TASK DETAILS
Look through the material below and copy exactly the lines from the line with "if shape.isNull() or" to the line with "# parts that", those two lines included.

☆ ☆ ☆ ☆ ☆

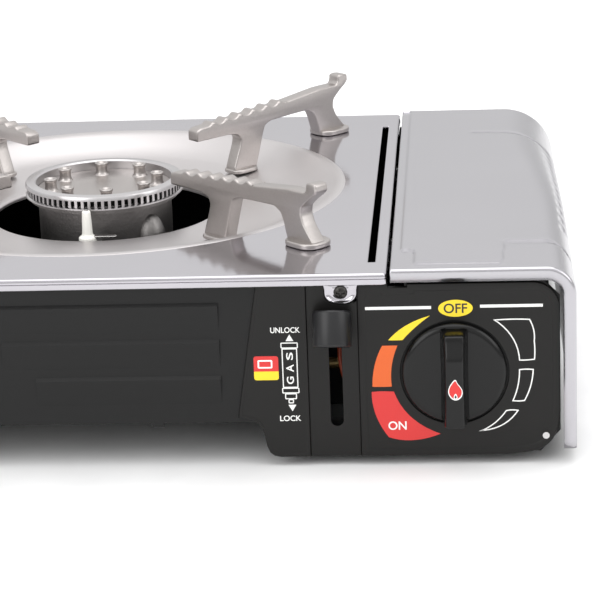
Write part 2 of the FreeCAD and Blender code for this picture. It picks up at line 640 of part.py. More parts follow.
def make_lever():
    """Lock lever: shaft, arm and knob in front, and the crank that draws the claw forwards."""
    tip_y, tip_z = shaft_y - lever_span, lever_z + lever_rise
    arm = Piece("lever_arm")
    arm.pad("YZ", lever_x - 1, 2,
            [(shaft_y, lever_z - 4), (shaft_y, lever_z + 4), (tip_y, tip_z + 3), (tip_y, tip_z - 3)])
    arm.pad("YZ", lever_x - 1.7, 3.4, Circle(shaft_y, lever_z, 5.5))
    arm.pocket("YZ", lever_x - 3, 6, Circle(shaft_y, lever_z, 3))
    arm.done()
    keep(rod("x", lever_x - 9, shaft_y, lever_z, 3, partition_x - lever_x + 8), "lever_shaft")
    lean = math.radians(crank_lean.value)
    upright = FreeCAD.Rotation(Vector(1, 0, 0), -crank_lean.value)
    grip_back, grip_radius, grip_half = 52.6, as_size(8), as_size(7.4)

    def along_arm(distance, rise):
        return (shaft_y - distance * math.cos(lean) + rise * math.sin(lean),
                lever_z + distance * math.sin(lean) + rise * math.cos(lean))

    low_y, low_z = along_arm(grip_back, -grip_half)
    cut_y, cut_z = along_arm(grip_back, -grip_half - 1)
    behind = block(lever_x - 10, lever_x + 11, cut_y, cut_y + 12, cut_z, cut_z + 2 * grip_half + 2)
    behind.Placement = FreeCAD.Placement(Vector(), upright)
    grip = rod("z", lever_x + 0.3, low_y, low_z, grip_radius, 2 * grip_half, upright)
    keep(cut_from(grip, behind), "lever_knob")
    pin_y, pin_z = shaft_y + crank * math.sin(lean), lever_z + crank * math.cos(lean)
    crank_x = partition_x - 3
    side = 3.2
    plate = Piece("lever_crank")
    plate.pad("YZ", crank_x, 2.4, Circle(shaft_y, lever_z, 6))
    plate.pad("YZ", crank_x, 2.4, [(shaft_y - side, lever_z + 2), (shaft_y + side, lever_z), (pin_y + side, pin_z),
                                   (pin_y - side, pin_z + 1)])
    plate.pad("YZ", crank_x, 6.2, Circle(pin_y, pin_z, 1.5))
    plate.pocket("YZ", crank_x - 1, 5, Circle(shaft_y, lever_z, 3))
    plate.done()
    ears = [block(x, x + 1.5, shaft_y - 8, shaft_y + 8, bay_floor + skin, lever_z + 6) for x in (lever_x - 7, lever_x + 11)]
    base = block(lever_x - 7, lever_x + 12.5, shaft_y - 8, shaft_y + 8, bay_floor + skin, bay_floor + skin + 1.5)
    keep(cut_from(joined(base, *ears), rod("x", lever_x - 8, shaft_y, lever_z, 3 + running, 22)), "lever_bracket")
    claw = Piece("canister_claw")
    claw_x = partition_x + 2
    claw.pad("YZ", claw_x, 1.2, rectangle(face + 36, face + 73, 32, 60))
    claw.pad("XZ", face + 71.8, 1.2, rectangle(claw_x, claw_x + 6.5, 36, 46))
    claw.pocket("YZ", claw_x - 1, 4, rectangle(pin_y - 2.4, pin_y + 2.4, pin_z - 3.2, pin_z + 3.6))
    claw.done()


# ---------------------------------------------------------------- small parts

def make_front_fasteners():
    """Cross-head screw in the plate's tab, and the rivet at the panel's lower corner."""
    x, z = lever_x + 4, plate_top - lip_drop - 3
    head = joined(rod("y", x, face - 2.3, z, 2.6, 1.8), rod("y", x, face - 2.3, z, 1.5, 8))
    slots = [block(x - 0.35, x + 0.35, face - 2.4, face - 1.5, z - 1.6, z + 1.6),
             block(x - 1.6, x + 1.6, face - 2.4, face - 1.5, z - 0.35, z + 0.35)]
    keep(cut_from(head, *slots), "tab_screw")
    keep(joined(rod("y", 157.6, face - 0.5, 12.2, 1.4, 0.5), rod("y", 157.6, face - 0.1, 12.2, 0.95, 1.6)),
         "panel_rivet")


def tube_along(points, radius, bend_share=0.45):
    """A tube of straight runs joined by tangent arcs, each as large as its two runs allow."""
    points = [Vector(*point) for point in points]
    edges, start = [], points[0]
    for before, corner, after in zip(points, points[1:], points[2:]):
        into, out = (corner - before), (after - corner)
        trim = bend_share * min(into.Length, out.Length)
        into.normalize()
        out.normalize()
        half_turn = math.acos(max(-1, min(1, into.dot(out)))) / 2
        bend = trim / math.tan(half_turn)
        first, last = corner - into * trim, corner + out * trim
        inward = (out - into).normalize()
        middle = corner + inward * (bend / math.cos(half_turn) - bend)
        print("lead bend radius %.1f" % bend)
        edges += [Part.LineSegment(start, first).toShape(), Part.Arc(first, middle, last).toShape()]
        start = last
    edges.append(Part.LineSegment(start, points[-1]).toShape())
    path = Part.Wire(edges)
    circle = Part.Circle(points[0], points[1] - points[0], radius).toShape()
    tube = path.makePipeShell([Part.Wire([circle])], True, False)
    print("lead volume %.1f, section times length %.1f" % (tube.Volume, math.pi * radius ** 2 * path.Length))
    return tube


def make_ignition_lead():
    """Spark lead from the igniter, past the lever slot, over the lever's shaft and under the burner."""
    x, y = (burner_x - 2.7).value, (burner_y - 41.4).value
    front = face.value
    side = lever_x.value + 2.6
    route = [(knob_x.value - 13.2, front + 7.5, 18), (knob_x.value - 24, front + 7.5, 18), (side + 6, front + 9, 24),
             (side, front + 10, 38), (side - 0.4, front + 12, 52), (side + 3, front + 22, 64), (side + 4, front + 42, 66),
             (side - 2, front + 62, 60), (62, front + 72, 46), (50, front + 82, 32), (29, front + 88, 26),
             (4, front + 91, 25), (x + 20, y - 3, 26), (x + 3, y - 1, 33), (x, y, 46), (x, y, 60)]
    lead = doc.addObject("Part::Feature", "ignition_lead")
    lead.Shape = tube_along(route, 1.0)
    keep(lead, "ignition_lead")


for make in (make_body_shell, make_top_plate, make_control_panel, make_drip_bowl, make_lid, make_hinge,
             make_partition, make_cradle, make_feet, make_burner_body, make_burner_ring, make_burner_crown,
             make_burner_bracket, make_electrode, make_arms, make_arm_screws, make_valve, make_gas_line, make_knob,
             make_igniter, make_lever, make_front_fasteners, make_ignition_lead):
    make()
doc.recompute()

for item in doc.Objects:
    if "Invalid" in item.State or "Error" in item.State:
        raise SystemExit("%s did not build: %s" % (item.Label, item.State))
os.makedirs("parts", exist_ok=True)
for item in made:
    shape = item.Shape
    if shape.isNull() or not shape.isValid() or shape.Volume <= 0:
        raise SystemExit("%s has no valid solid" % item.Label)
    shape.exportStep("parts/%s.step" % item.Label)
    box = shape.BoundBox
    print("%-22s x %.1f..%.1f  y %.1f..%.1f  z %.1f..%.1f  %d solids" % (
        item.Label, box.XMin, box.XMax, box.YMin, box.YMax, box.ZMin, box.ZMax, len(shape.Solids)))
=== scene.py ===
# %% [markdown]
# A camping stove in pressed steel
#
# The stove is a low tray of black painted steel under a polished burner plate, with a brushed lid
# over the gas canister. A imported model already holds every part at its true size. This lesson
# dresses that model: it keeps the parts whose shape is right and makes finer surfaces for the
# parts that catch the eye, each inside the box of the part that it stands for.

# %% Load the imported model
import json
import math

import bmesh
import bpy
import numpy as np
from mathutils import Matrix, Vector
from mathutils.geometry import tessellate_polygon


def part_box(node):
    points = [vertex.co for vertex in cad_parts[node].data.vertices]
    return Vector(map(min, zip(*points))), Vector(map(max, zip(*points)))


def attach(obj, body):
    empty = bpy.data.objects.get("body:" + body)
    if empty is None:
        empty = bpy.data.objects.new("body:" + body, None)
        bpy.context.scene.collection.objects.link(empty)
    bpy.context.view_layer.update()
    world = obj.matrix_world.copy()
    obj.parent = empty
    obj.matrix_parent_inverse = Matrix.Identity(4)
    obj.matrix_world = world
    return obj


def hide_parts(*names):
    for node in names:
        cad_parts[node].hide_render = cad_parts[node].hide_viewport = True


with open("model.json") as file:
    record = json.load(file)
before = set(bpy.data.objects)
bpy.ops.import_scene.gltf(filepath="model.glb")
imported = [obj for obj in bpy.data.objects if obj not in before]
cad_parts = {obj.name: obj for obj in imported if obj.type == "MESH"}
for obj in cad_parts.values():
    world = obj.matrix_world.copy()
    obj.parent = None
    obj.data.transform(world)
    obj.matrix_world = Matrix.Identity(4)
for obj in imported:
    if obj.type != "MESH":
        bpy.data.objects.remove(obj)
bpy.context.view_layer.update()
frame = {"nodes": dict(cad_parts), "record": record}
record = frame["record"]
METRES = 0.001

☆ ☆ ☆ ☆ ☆

WRITTEN SOLUTION
    if shape.isNull() or not shape.isValid() or shape.Volume <= 0:
        raise SystemExit("%s has no valid solid" % item.Label)
    shape.exportStep("parts/%s.step" % item.Label)
    box = shape.BoundBox
    print("%-22s x %.1f..%.1f  y %.1f..%.1f  z %.1f..%.1f  %d solids" % (
        item.Label, box.XMin, box.XMax, box.YMin, box.YMax, box.ZMin, box.ZMax, len(shape.Solids)))
=== scene.py ===
# %% [markdown]
# A camping stove in pressed steel
#
# The stove is a low tray of black painted steel under a polished burner plate, with a brushed lid
# over the gas canister. A imported model already holds every part at its true size. This lesson
# dresses that model: it keeps the parts whose shape is right and makes finer surfaces for the
# parts that catch the eye, each inside the box of the part that it stands for.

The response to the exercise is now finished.